Reproduce each line of the material precisely.
____________
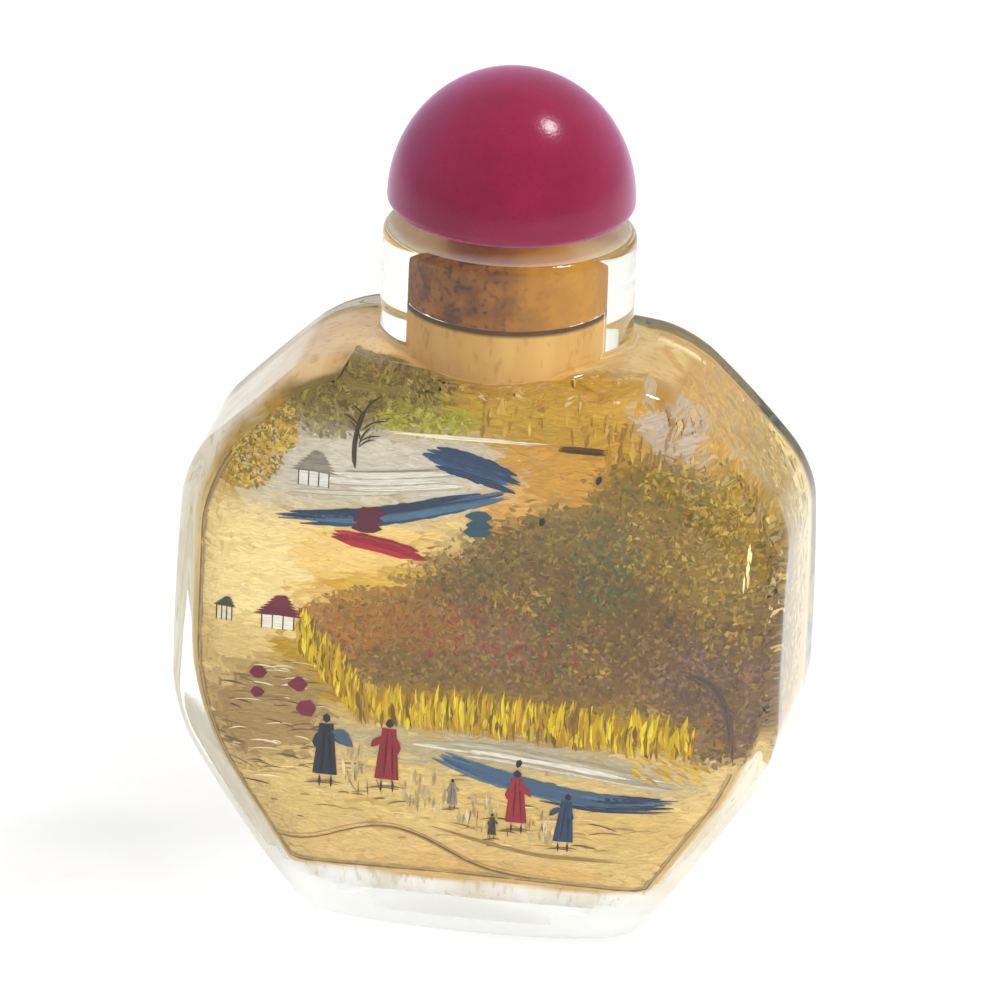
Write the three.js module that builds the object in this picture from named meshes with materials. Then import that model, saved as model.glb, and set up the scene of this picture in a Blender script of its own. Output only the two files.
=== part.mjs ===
// A small flattened glass bottle with an octagonal outline, a hollow body and a thick round neck,
// closed by a domed stopper that carries a cork. Millimetres, +Z up, the front face towards -Y,
// the foot on z = 0 and the neck's axis on the Z axis.
import * as THREE from "three";
import { ParametricGeometry } from "three/addons/geometries/ParametricGeometry.js";
import { mergeVertices } from "three/addons/utils/BufferGeometryUtils.js";

// Body: an octagon seen from the front, whose two faces swell towards the middle.
const bodyWidth = 52;
const bodyHeight = 50.3;
const footWidth = 28.2;
const crownWidth = 29.8;
const lowerCorner = 17.4;
const upperCorner = 39.3;
const bodyDepth = 24;
const swellRadius = 31.5;
const swellPower = 6;
const edgeRound = 1.2;
const cornerRound = 2.2;
const footRound = 1.1;

// Walls between the outside and the hollow.
const floorWall = 3.1;
const lowerWall = 1.9;
const sideWall = 2;
const upperWall = 2;
const crownWall = 2.2;
const faceWall = 2.2;
const hollowRound = 2.4;
const hollowCornerRound = 3.4;

// Neck: a thick tube on top of the body, with a rounded lip and a narrow bore.
const neckDiameter = 21.5;
const neckHeight = 10.2;
const neckRoot = 0.8;
const neckBlend = 0.9;
const lipRound = 1;
const boreDiameter = 10.8;
const boreRound = 0.4;

// Stopper: a dome fixed on a cork, which stands a little proud of the lip.
const domeDiameter = 21;
const domeRestDiameter = 14;
const domeWidestAt = 1.6;
const domeHeight = 12.8;
const corkDiameter = 10.7;
const corkAboveLip = 0.8;
const corkBelowLip = 7.5;
const corkChamfer = 0.5;

const ringPoints = 40;
const facetShare = 0.2;
const neckTop = bodyHeight + neckHeight;

// Values from one number to another, without the last one.
function steps(from, to, count) {
  return Array.from({ length: count }, (_, i) => from + ((to - from) * i) / count);
}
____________
- **Answer to the exercise**:
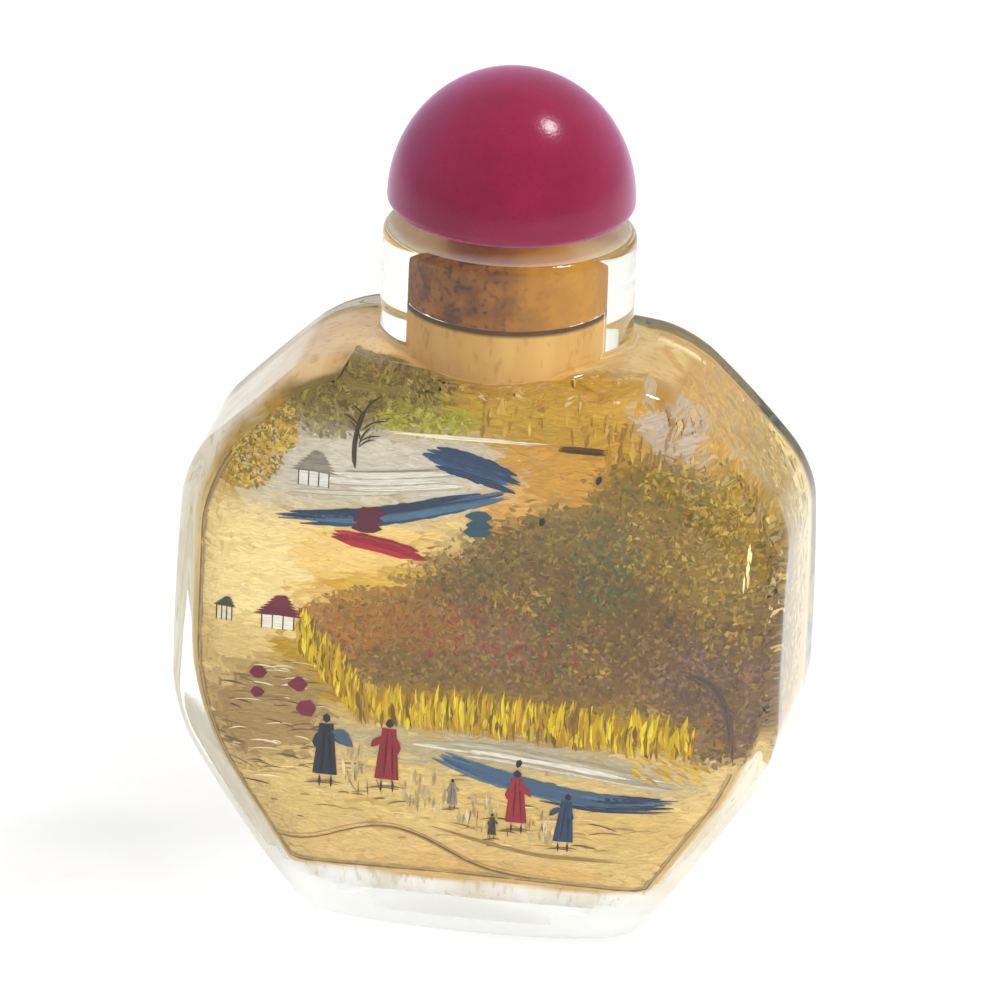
Write the three.js module that builds the object in this picture from named meshes with materials. Then import that model, saved as model.glb, and set up the scene of this picture in a Blender script of its own. Output only the two files.
=== part.mjs ===
// A small flattened glass bottle with an octagonal outline, a hollow body and a thick round neck,
// closed by a domed stopper that carries a cork. Millimetres, +Z up, the front face towards -Y,
// the foot on z = 0 and the neck's axis on the Z axis.
import * as THREE from "three";
import { ParametricGeometry } from "three/addons/geometries/ParametricGeometry.js";
import { mergeVertices } from "three/addons/utils/BufferGeometryUtils.js";

// Body: an octagon seen from the front, whose two faces swell towards the middle.
const bodyWidth = 52;
const bodyHeight = 50.3;
const footWidth = 28.2;
const crownWidth = 29.8;
const lowerCorner = 17.4;
const upperCorner = 39.3;
const bodyDepth = 24;
const swellRadius = 31.5;
const swellPower = 6;
const edgeRound = 1.2;
const cornerRound = 2.2;
const footRound = 1.1;

// Walls between the outside and the hollow.
const floorWall = 3.1;
const lowerWall = 1.9;
const sideWall = 2;
const upperWall = 2;
const crownWall = 2.2;
const faceWall = 2.2;
const hollowRound = 2.4;
const hollowCornerRound = 3.4;

// Neck: a thick tube on top of the body, with a rounded lip and a narrow bore.
const neckDiameter = 21.5;
const neckHeight = 10.2;
const neckRoot = 0.8;
const neckBlend = 0.9;
const lipRound = 1;
const boreDiameter = 10.8;
const boreRound = 0.4;

// Stopper: a dome fixed on a cork, which stands a little proud of the lip.
const domeDiameter = 21;
const domeRestDiameter = 14;
const domeWidestAt = 1.6;
const domeHeight = 12.8;
const corkDiameter = 10.7;
const corkAboveLip = 0.8;
const corkBelowLip = 7.5;
const corkChamfer = 0.5;

const ringPoints = 40;
const facetShare = 0.2;
const neckTop = bodyHeight + neckHeight;

// Values from one number to another, without the last one.
function steps(from, to, count) {
  return Array.from({ length: count }, (_, i) => from + ((to - from) * i) / count);
}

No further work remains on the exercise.